Tous ces retards font en sorte qu’environ 12% des conteneurs sont indisponibles, ce qui accroît la pénurie.

Pourquoi les taux de fret ont-ils explosé ?

La pénurie de conteneurs a commencé à un moment où les usines en Asie – et en Chine plus particulièrement – tournaient à plein régime. Leur production ne pouvant être évacuée, elle s’est accumulée dans les usines et les ports et ce à un moment où les services maritimes étaient déréglés. Il fallait réserver à tout prix – littéralement – des ‘slots’ sur les navires. En conséquence, les tarifs ont explosé. Le transport d’un conteneur de 40 pieds entre la Chine a presque décuplé en un an, passant de grosso modo 1.500 dollars à près de 15.000 dollars en octobre.

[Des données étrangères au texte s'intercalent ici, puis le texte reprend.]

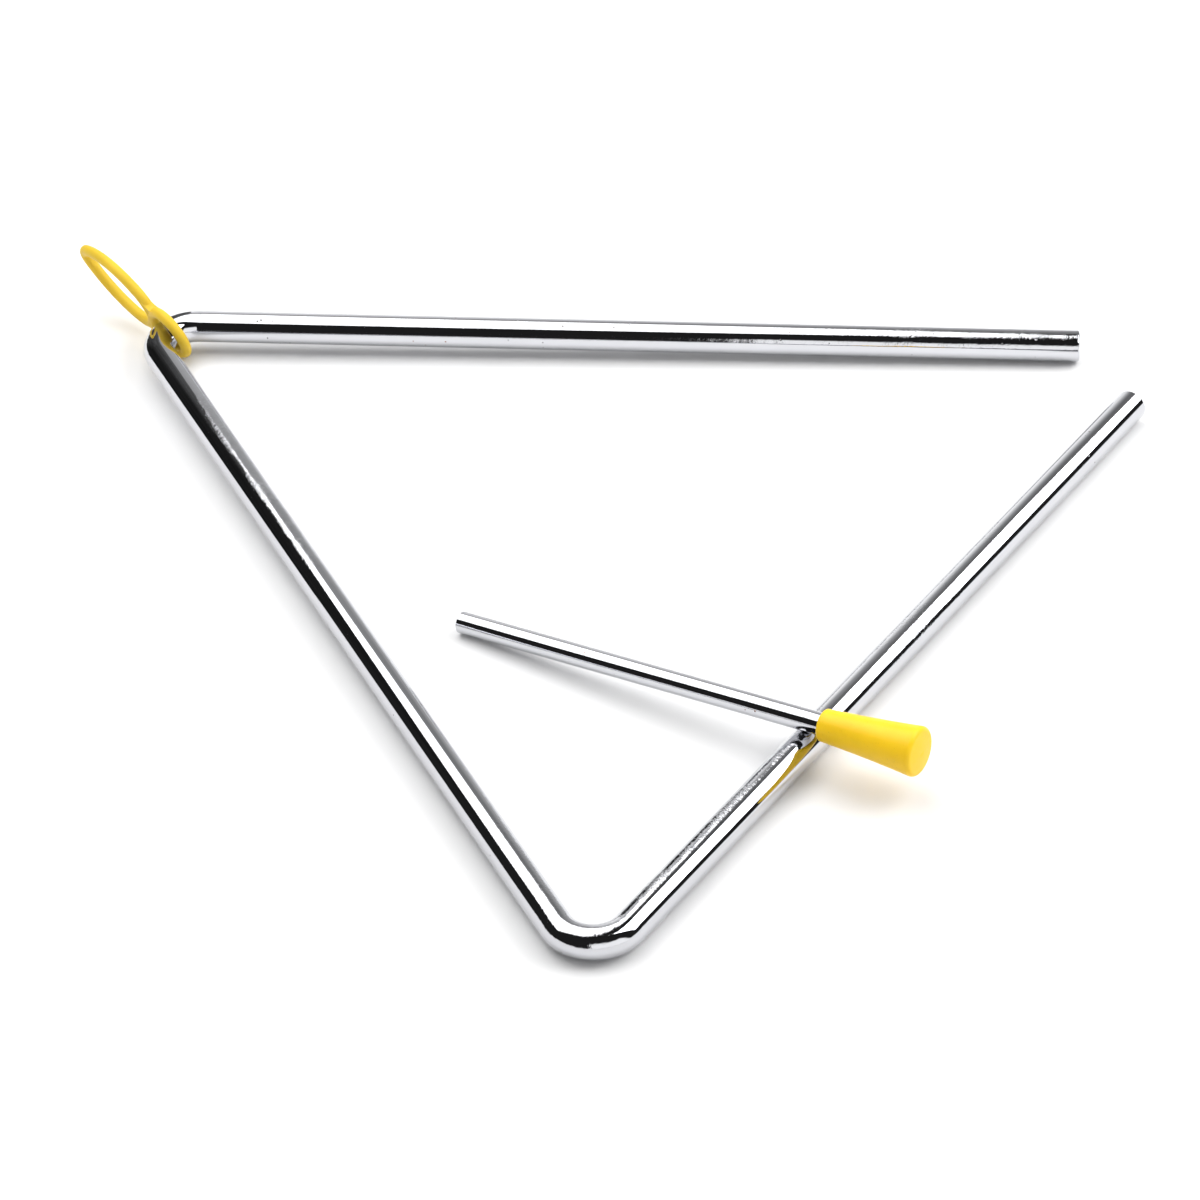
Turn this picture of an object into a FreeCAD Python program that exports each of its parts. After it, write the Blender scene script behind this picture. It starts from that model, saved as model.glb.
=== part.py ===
import FreeCAD, Part
import Sketcher
import math
import os
from FreeCAD import Placement, Rotation, Vector

# A hand percussion triangle: one round bar bent twice at 60 degrees, open at the third corner,
# a moulded figure-of-eight finger loop threaded on the first corner, and a short beater whose
# shaft is seated in a tapered grip. Lengths in millimetres, angles in degrees.
#
# The object lies as it does on a table. The far bend and the two free ends touch the table, the
# first corner stands on the loop's lower strand, and the beater leans with its tip on the table
# and its shaft on the right-hand bar. +X runs along the bar between the loop and the mouth,
# +Z is up, and the origin is the middle of the footprint.

# the bent bar
bar_dia = 6.0
side_len = 198.5                 # between the sharp corners that the bar's centre line would have
bend_radius = 6.75               # centre line of both bends
mouth_top = 19.8                 # free end of the top bar, back from the third corner
mouth_right = 20.5               # free end of the right-hand bar, back from the third corner
bar_end_round = 0.45

# the finger loop
strand_dia = 2.08
eye_bore = 7.4                   # the small eye that the bar passes through
ring_len = 20.5                  # centre line of the finger ring, waist to tip
waist_step = 0.3                 # the ring's strand lies this much outside the eye's at the waist
ring_tip_radius = 2.3
ring_waist_radius = 5.1
ring_side_radius = 16.6
web_thick = 1.7
web_round = 3.0
gate_flat = 0.22                 # depth of the flat left by the moulding gate at the tip
loop_seat = 142.6                # where round the first bend the eye sits, from +X
loop_turn = 137.7                # which way the loop points, from +X
loop_rise = 15.0                 # how steeply it rises
loop_roll = 17.0                 # roll about its own length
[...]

Depuis, ils ont à peine baissé.

Est-ce un problème purement maritime ?

Non. Le transport aérien est lui aussi confronté à un manque de capacité. Au début de la pandémie, la plupart des avions ne pouvaient pas voler. Toute la capacité de soute a disparu. Les avions ‘pur fret’ n’ont pas pu suivre la demande, certainement lorsque les problèmes dans le transport maritime se sont accumulés et que l’on a transféré des marchandises de la mer vers l’air. Les prix du fret aérien sont eux aussi à des niveaux record.

La congestion des ports, les pénuries de conteneurs et les taux de fret maritimes extrêmes ne sont d’ailleurs que les symptômes d’un problème plus profond, qui inclut le manque de capacité dans le transport routier (due entre autres à la pénurie de chauffeurs) et un manque croissant en espace d’entreposage. Pendant des années, voire des décennies, les stocks étaient réduits à un minimum. La crise de supply chains mondiales a révélé que des stocks tampon sont nécessaires pour obtenir des chaînes d’approvisionnement résilientes.

Pourquoi cette crise cause-t-elle des pénuries ?

La cause est triple. L’explosion des taux de fret touche de plein fouet les exportations depuis l’Asie des produits les moins chers. Il est difficile de les répercuter dans le prix de vente. On ne les exporte donc qu’en petites quantités. Mais même des produits plus chers en pâtissent : on ne peut charger que quelques canapés dans un conteneur. Il faut donc répercuter le prix de transport sur un nombre limité de produits.

Une deuxième raison réside dans les retards qui se sont accumulés dans la chaîne du transport maritime : tant que des produits se trouvent dans le conteneur, ils ne sont pas en magasin.

La troisième raison est la pandémie elle-même. Grâce à un taux de vaccination élevé, les usines tournent presque normalement en Europe. En Asie, le taux de vaccination est faible. Si une usine doit fermer à cause d‘un lockdown et qu’elle produit pour d’autres, c’est toute la chaîne qui est fragilisée. Le meilleur exemple est la pénurie de puces électroniques.

Combien de temps la crise durera-t-elle encore ?

Certains analystes estiment que le marché est capable de s’adapter rapidement. Selon eux, le pire sera passé après le rush de fin d’année. D’autres – et ils sont de loin les plus nombreux – estiment que les problèmes ne peuvent être résolus du jour au lendemain car il n’y a pas de capacité latente pouvant être activée comme un robinet. Selon eux, les chaînes d’approvisionnement resteront sous tension. Le sentiment dominant est que les problèmes subsisteront au moins jusqu’à la mi-2022, voire même la fin de l’année.

La crise de la supply chain pourrait-elle créer une crise économique ?

C’est la question à un million d’euros. Aujourd’hui, cela n’est pas à l’ordre du jour. La confiance du consommateur est encore solide et la demande reste élevée. L’économie tourne bien, créant une pénurie de personnel un peu partout dans le monde.

Toutefois, il ne faut pas perdre de vue l’autre pénurie : celle de capacité dans le système de transport. Si elle dure trop longtemps, les prix des produits augmenteront de manière structurelle. De plus, le commerce de détail ne peut postposer indéfiniment l’importation des produits bons marchés. Il leur faudra augmenter les prix. Il y a donc un sérieux risque d’inflation et donc de retournement de la confiance du consommateur.

Dès lors, on peut conclure que plus longtemps les supply chains demeureront perturbées, plus grandes seront les chances d’une nouvelle crise économique.